**Supplied material:**
※

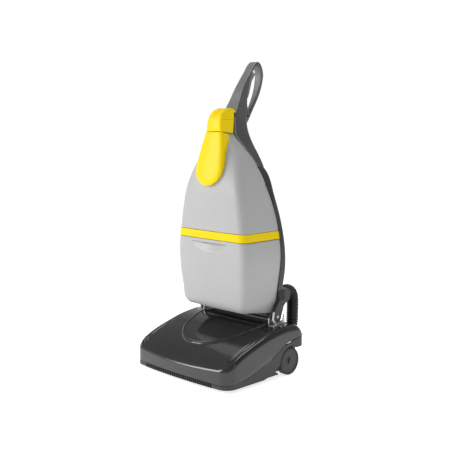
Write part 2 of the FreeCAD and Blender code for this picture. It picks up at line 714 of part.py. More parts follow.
def bin_cheek(side):
    """Low side wall under the bin, deeper to the rear."""
    base, half = size("shell_base"), STATIONS[0][1] * size("body_width") / 2
    outline = [(-40, base + 2), (-40, base), (60, base - 18), (60, base + 2)]
    low, high = sorted((side * (half - 3), side * half))
    return prism_x(outline, low, high)


def grip_pocket(grow):
    """The hand recess: flat top, round below, its floor sloping out to nothing at the bottom."""
    half, high, low = size("grip_half"), size("grip_top"), size("grip_low")
    drop = high - low
    r = (half * half + drop * drop) / (2 * drop)
    face_y = station_value(high, 3) - station_value(high, 5)
    deep = size("grip_deep") + grow
    round_ = Part.makeCylinder(r + grow, deep + 20, Vector(0, face_y - 20, low + r), Vector(0, 1, 0))
    slope = prism_x([(face_y - 40, low - 4), (face_y + grow, low - 4), (face_y + deep, high),
                     (face_y + deep, high + grow), (face_y - 40, high + grow)], -300, 300)
    return round_.common(slope)


def make_band():
    low, high = size("band_base"), size("band_top")
    ring = body_form(1).cut(body_form(-4)).common(slab(low, high - 0.5))
    ring = ring.cut(Part.makeBox(900, 300, 200, Vector(-450, station_value(high, 2) - 1, low - 50)))
    node(solid("band_form", ring), "yellow_band")


def make_upper_shell():
    low, high = size("band_top"), size("shell_crown") + 20
    shell = body_form(0).cut(body_form(-size("shell_wall"))).common(slab(low, high))
    z0, z1 = size("door_pivot_z") + 30, size("shell_crown") - 38
    door = Part.makeBox(64, 60, z1 - z0, Vector(-32, station_value(z0, 3) - 30, z0))
    node(solid("upper_shell_form", shell.cut(door)), "upper_shell")


def make_bin_lid():
    plate = body_form(-4.3).common(slab(size("band_base") + 0.5, size("band_base") + 4.5))
    mouth = Part.makeCylinder(45, 40, Vector(0, -10, size("band_base") - 10))
    node(solid("lid_form", plate.cut(mouth)), "bin_lid_plate")


# ---------------------------------------------------------------- rear frame
def frame_half(z):
    return half_at(z) + size("frame_proud")


def frame_section(z, back, inset, front_extra=0.0):
    w = frame_half(z) - inset
    front = station_value(z, 2) + size("part_gap") - front_extra
    r = 16 - inset
    k = math.sqrt(0.5)
    y = back - inset
    p = [Vector(w, front, z), Vector(w, y - r, z), Vector(w - r + r * k, y - r + r * k, z), Vector(w - r, y, z)]
    q = [Vector(-v.x, v.y, v.z) for v in p]
    return Part.Wire([
        Part.makeLine(p[0], p[1]), Part.Arc(p[1], p[2], p[3]).toShape(), Part.makeLine(p[3], q[3]),
        Part.Arc(q[3], q[2], q[1]).toShape(), Part.makeLine(q[1], q[0]), Part.makeLine(q[0], p[0]),
    ])


def frame_form(inset, extra):
    rings = [frame_section(z, back, inset, extra) for z, back in FRAME_BACK]
    return Part.makeLoft(rings, True, False)


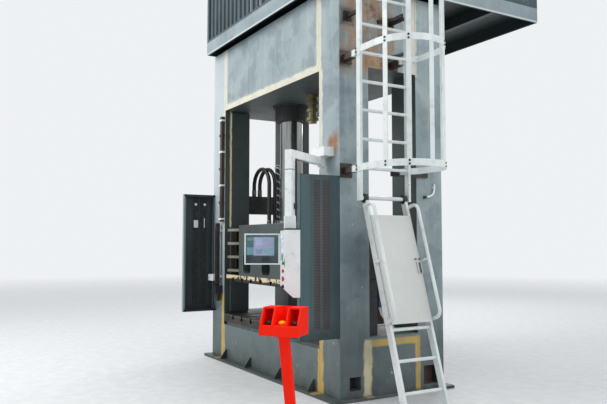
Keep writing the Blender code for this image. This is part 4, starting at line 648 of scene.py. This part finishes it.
def lay_fields(paint, across, up, layout):
    """Lays plain soft-edged fields over the colour: left, right, bottom, top and tone of each."""
    for left, right, bottom, top, tone in layout:
        field = paint.every(paint.band(across, left, right, 0.012), paint.band(up, bottom, top, 0.012))
        paint.coat(field, tone)


def clear_sheet():
    """The clear cover: thin sheet with wipe marks, a dark lower part and the display's pale fields in it."""
    paint = Paint("clear_sheet")
    low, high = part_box("clear_cover_pane")
    across = paint.ramp(paint.y, low.y, high.y)
    up = paint.ramp(paint.z, low.z, high.z)
    wipe = paint.noise(16, 5, 0.65, 0.35, 0.70, stretch=(1, 1, 2))
    paint.colour = paint.shades(paint.ramp(up, 0.2, 0.5), (44, 60, 64), (78, 112, 116))
    lay_fields(paint, across, up, (
        (0.03, 0.30, 0.30, 0.56, (118, 166, 180)), (0.05, 0.22, 0.80, 0.90, (112, 160, 132)),
        (0.24, 0.86, 0.27, 0.92, (178, 186, 220)), (0.30, 0.52, 0.62, 0.84, (196, 200, 232)),
        (0.56, 0.84, 0.34, 0.52, (150, 196, 204)), (0.30, 0.50, 0.34, 0.50, (148, 170, 200))))
    paint.coat(wipe, (104, 130, 138), 0.35)
    seen = paint.any(paint.band(across, 0.22, 0.88, 0.02), paint.ramp(across, 0.34, 0.28))
    lit = paint.every(seen, paint.band(up, 0.26, 0.93, 0.02))
    paint.look("Alpha", paint.blend(lit, 0.55, 0.9))
    paint.look("IOR", 1.45)
    return paint.finish(paint.blend(wipe, 0.08, 0.25))


def display():
    """A lit display with a plain layout of pale and teal fields, with no words."""
    paint = Paint("display")
    low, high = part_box("touch_screen")
    across = paint.ramp(paint.x, low.x, high.x)
    up = paint.ramp(paint.z, low.z, high.z)
    paint.colour = paint.shades(up, (70, 120, 140), (150, 196, 210))
    lay_fields(paint, across, up, (
        (0.06, 0.94, 0.86, 0.96, (210, 226, 234)), (0.06, 0.30, 0.30, 0.80, (96, 140, 150)),
        (0.36, 0.94, 0.30, 0.80, (226, 230, 242)), (0.06, 0.94, 0.06, 0.22, (64, 96, 110)),
        (0.42, 0.62, 0.46, 0.70, (146, 190, 204)), (0.68, 0.88, 0.46, 0.70, (176, 176, 214))))
    paint.look("Emission Color", paint.colour)
    paint.look("Emission Strength", 0.35)
    return paint.finish(0.12)


# Fine pieces

class Solid:
    """Collects small shapes into one mesh."""

    def __init__(self):
        self.bm = bmesh.new()

    def box(self, low, high, turn=None):
        """A box between two corners, optionally moved by a matrix."""
        low, high = Vector(low), Vector(high)
        made = bmesh.ops.create_cube(self.bm, size=1)["verts"]
        size = high - low
        sides = Matrix.Diagonal((abs(size.x), abs(size.y), abs(size.z), 1))
        matrix = Matrix.Translation((low + high) / 2) @ sides
        bmesh.ops.transform(self.bm, matrix=(turn or Matrix.Identity(4)) @ matrix, verts=made)

    def drum(self, start, end, radius, sides=16, end_radius=None):
        """A cylinder or cone from start to end."""
        start, end = Vector(start), Vector(end)
        way = end - start
        end_radius = radius if end_radius is None else end_radius
        made = bmesh.ops.create_cone(self.bm, cap_ends=True, segments=sides, radius1=radius,
                                     radius2=end_radius, depth=way.length)["verts"]
        matrix = Matrix.Translation((start + end) / 2) @ way.to_track_quat("Z", "Y").to_matrix().to_4x4()
        bmesh.ops.transform(self.bm, matrix=matrix, verts=made)

    def bolt(self, place, way, radius, height=None):
        """A hexagon head on a washer, standing along way."""
        height_share, washer_share, washer_radius_share, rim_share = 1.1, 0.25, 1.35, 0.94
        place, way = Vector(place), Vector(way).normalized()
        height = height or radius * height_share
        seat = place + way * height * washer_share
        self.drum(place, seat, radius * washer_radius_share, 14)
        self.drum(seat, place + way * height, radius, 6, radius * rim_share)

    def tube(self, points, radius, sides=14):
        """A round tube along a path, with flat ends."""
        points = [Vector(p) for p in points]
        rings = []
        for point, way, side in framed(points):
            up = way.cross(side)
            rings.append([self.bm.verts.new(point + (side * math.cos(a) + up * math.sin(a)) * radius)
                          for a in (2 * math.pi * k / sides for k in range(sides))])
        for first, second in zip(rings, rings[1:]):
            for k in range(sides):
                self.bm.faces.new((first[k], first[(k + 1) % sides], second[(k + 1) % sides], second[k]))
        self.bm.faces.new(rings[0][::-1])
        self.bm.faces.new(rings[-1])

    def ribbon(self, points, depth, low, high):
        """An upright band along a path of (x, y) points, depth thick in y, between two heights."""
        rows = [[self.bm.verts.new((x, y + shift, z)) for x, y in points]
                for shift, z in ((0, low), (0, high), (depth, high), (depth, low))]
        for first, second in zip(rows, rows[1:] + rows[:1]):
            for k in range(len(points) - 1):
                self.bm.faces.new((first[k], first[k + 1], second[k + 1], second[k]))
        for k in (0, -1):
            self.bm.faces.new([row[k] for row in rows])

    def piece(self, name, material, body, slot, replaces=(), smooth=35, ride=True):
        """Finishes the mesh as a named piece that rides on a body; smooth is an angle in degrees."""
        bmesh.ops.recalc_face_normals(self.bm, faces=self.bm.faces)
        mesh = bpy.data.meshes.new(name)
        self.bm.to_mesh(mesh)
        self.bm.free()
        mesh.materials.append(material)
        if smooth:
            mesh.shade_smooth()
            mesh.set_sharp_from_angle(angle=math.radians(smooth))
        made = bpy.data.objects.new(name, mesh)
        SCENE.collection.objects.link(made)
        if ride:
            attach(made, body)
        if replaces:
            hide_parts(*replaces)
        return made


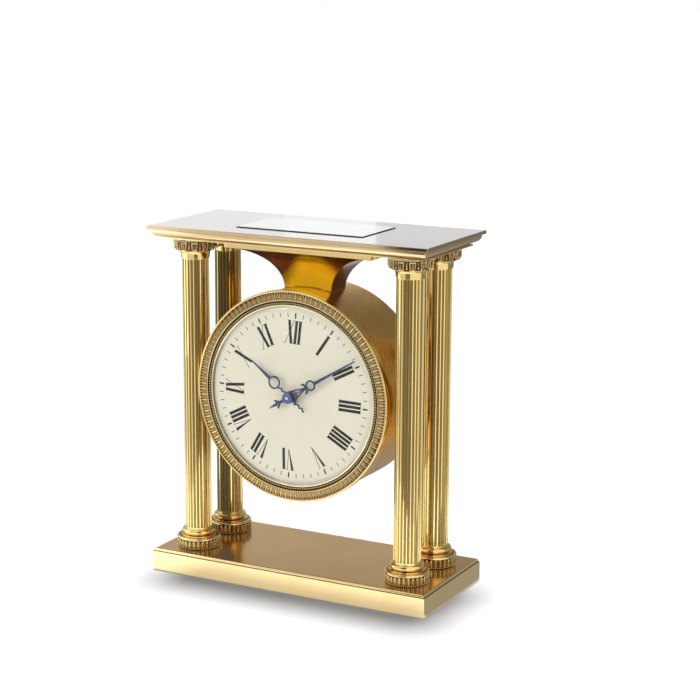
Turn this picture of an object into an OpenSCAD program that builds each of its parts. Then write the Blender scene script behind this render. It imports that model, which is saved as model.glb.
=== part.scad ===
// Desk clock with a round drum hung between four fluted brass columns.
// X runs to the right, Y to the back and Z up. The origin is the centre of the base, on the table.

/* [Frame] */
// Overall height from the table to the top of the cornice
clock_h = 215; // [205:1:230]
// Height of the whole base plate
base_h = 13.6; // [12:0.2:18]
// Height of the plain upright face of the base
base_face_h = 11.8; // [8:0.1:12.2]
// How far the edge moulding of the base runs inwards
base_edge_in = 2.0; // [1.5:0.1:3.8]
// Base beyond the column feet, to each side
base_margin_x = 7.3; // [5:0.1:14]
// Base beyond the column feet, to the front and back
base_margin_y = 7.0; // [5:0.1:14]
// Thickness of the felt under the base
felt_t = 1.0; // [0.6:0.1:1.4]
// Plain border around the felt
felt_border = 3.0; // [2:0.5:6]
// Height of the cornice
cornice_h = 6.4; // [6:0.1:9]
// Height of the flat band along the cornice's upper edge
fascia_h = 2.1; // [1:0.1:2.4]
// How far the cornice's moulding runs inwards
cornice_in = 4.6; // [2.5:0.1:6]
// How far the flat band stands out over the moulding
fascia_out = 1.9; // [0.6:0.1:2.2]
// Cornice beyond the capitals, to each side
cornice_margin_x = 6.75; // [5:0.05:12]
// Cornice beyond the capitals, to the front and back
cornice_margin_y = 7.9; // [6:0.1:12]
// Thickness of the plate that the columns carry
lintel_h = 2.0; // [1.8:0.1:3.5]
// Lintel beyond the capitals, to each side
lintel_margin_x = 2.0; // [0.5:0.1:3]
// Lintel behind the capitals' front, so that their beads show
lintel_setback_y = 0.45; // [0:0.05:1]

/* [Columns] */
// Diameter of a fluted shaft
shaft_d = 15.74; // [14:0.1:17]
// Number of flutes around a shaft
flute_count = 24; // [16:1:28]
// Width of one flute
flute_w = 1.5; // [0.9:0.05:1.6]
// Distance between the front and back columns
column_pitch_y = 37.6; // [32:0.2:48]
// Free space between the drum and a shaft
drum_side_gap = 1.83; // [1.6:0.05:6]
// Diameter of the leaf ring at a column's foot
foot_d = 27.6; // [25:0.1:28.5]
// Height of the leaf ring at a column's foot
foot_h = 7.1; // [5.5:0.1:9]
// Height of the polished torus above the leaf ring
torus_h = 5.0; // [4:0.1:7]
// How far the torus bulges beyond the shaft
torus_bulge = 2.5; // [1.8:0.1:3.2]
// Diameter of a capital
capital_d = 27.5; // [25:0.1:28.5]
// Height of a capital
capital_h = 6.9; // [6:0.1:11]
// Height of the polished necking under a capital
necking_h = 5.0; // [3.5:0.1:6]
// Diameter of the tie rod inside a column
tie_rod_d = 5.0; // [4:0.5:6]
// Width across the flats of a tie rod's nut
nut_af = 8.0; // [7.5:0.5:9]
// Height of a tie rod's nut
nut_h = 4.0; // [3:0.1:4.2]

/* [Hanger] */
// Width of the soffit plate under the lintel
soffit_w = 98; // [86:1:102]
// Depth of the soffit plate under the lintel
soffit_d = 46.7; // [42:0.1:54]
// Thickness of the soffit plate
soffit_h = 4.0; // [3:0.1:6]
// Width of the neck where it meets the drum
neck_w = 31.2; // [28:0.2:40]
// Depth of the neck where it meets the drum
neck_d = 18.6; // [17:0.2:26]
// Height from the drum's axis to the underside of the soffit
hang_drop = 84.0; // [80:0.5:96]
// Diameter of the wire channel through the neck
channel_d = 5.0; // [4:0.5:6]
// Diameter of the wire from the solar cell
lead_d = 2.4; // [1.5:0.1:3]
// Diameter of the screws of the hanger
hanger_screw_d = 4.0; // [3:0.5:4]

/* [Solar panel] */
// Width of the glass over the solar cell
solar_w = 84.0; // [70:1:95]
// Depth of the glass over the solar cell
solar_d = 42.35; // [36:0.5:50]
// Distance from the cornice's middle back to the panel's middle
solar_shift_y = 0.7; // [-1:0.1:2]
// Thickness of the solar glass
solar_glass_t = 2.5; // [2:0.1:2.8]
// Height of the solar glass above the cornice
solar_proud = 0.5; // [0.2:0.1:1]
// Wall of the tray around the solar glass
solar_wall = 0.45; // [0.4:0.05:1]

/* [Drum] */
// Outer diameter of the drum
drum_d = 124.4; // [120:0.2:128]
// Length of the drum without its bezel
drum_len = 48.0; // [46:0.5:56]
// Distance from the columns' middle plane forward to the drum's front edge
drum_front = 26.0; // [24:0.5:28]
// Wall of the drum
drum_wall = 2.2; // [1.6:0.1:2.8]
// Width of the ledges inside the drum
ledge_w = 6.0; // [5.5:0.1:7]
// Thickness of the ledges inside the drum
ledge_t = 3.0; // [2:0.1:4]
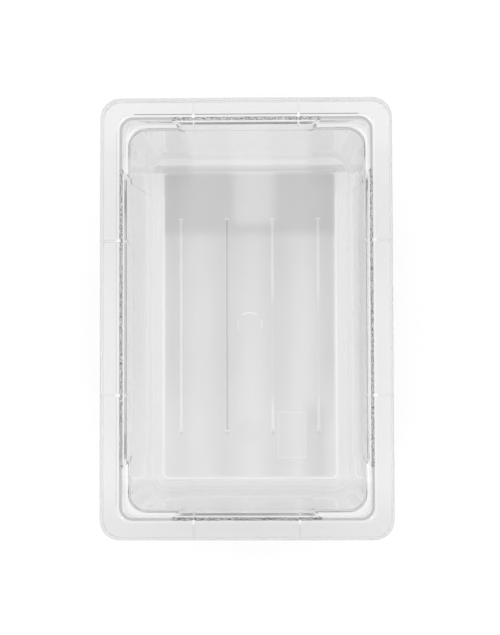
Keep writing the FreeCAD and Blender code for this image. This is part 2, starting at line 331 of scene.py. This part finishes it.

※

**Task requirements:** In the data above, find the line that contains "Keep writing the Blender" and the line that contains "return paint.finish(paint.blend(wipe, 0.08, 0.25))". Repeat exactly those lines and every line between them, and only those.

**Correct output:**
Keep writing the Blender code for this image. This is part 4, starting at line 648 of scene.py. This part finishes it.
def lay_fields(paint, across, up, layout):
    """Lays plain soft-edged fields over the colour: left, right, bottom, top and tone of each."""
    for left, right, bottom, top, tone in layout:
        field = paint.every(paint.band(across, left, right, 0.012), paint.band(up, bottom, top, 0.012))
        paint.coat(field, tone)


def clear_sheet():
    """The clear cover: thin sheet with wipe marks, a dark lower part and the display's pale fields in it."""
    paint = Paint("clear_sheet")
    low, high = part_box("clear_cover_pane")
    across = paint.ramp(paint.y, low.y, high.y)
    up = paint.ramp(paint.z, low.z, high.z)
    wipe = paint.noise(16, 5, 0.65, 0.35, 0.70, stretch=(1, 1, 2))
    paint.colour = paint.shades(paint.ramp(up, 0.2, 0.5), (44, 60, 64), (78, 112, 116))
    lay_fields(paint, across, up, (
        (0.03, 0.30, 0.30, 0.56, (118, 166, 180)), (0.05, 0.22, 0.80, 0.90, (112, 160, 132)),
        (0.24, 0.86, 0.27, 0.92, (178, 186, 220)), (0.30, 0.52, 0.62, 0.84, (196, 200, 232)),
        (0.56, 0.84, 0.34, 0.52, (150, 196, 204)), (0.30, 0.50, 0.34, 0.50, (148, 170, 200))))
    paint.coat(wipe, (104, 130, 138), 0.35)
    seen = paint.any(paint.band(across, 0.22, 0.88, 0.02), paint.ramp(across, 0.34, 0.28))
    lit = paint.every(seen, paint.band(up, 0.26, 0.93, 0.02))
    paint.look("Alpha", paint.blend(lit, 0.55, 0.9))
    paint.look("IOR", 1.45)
    return paint.finish(paint.blend(wipe, 0.08, 0.25))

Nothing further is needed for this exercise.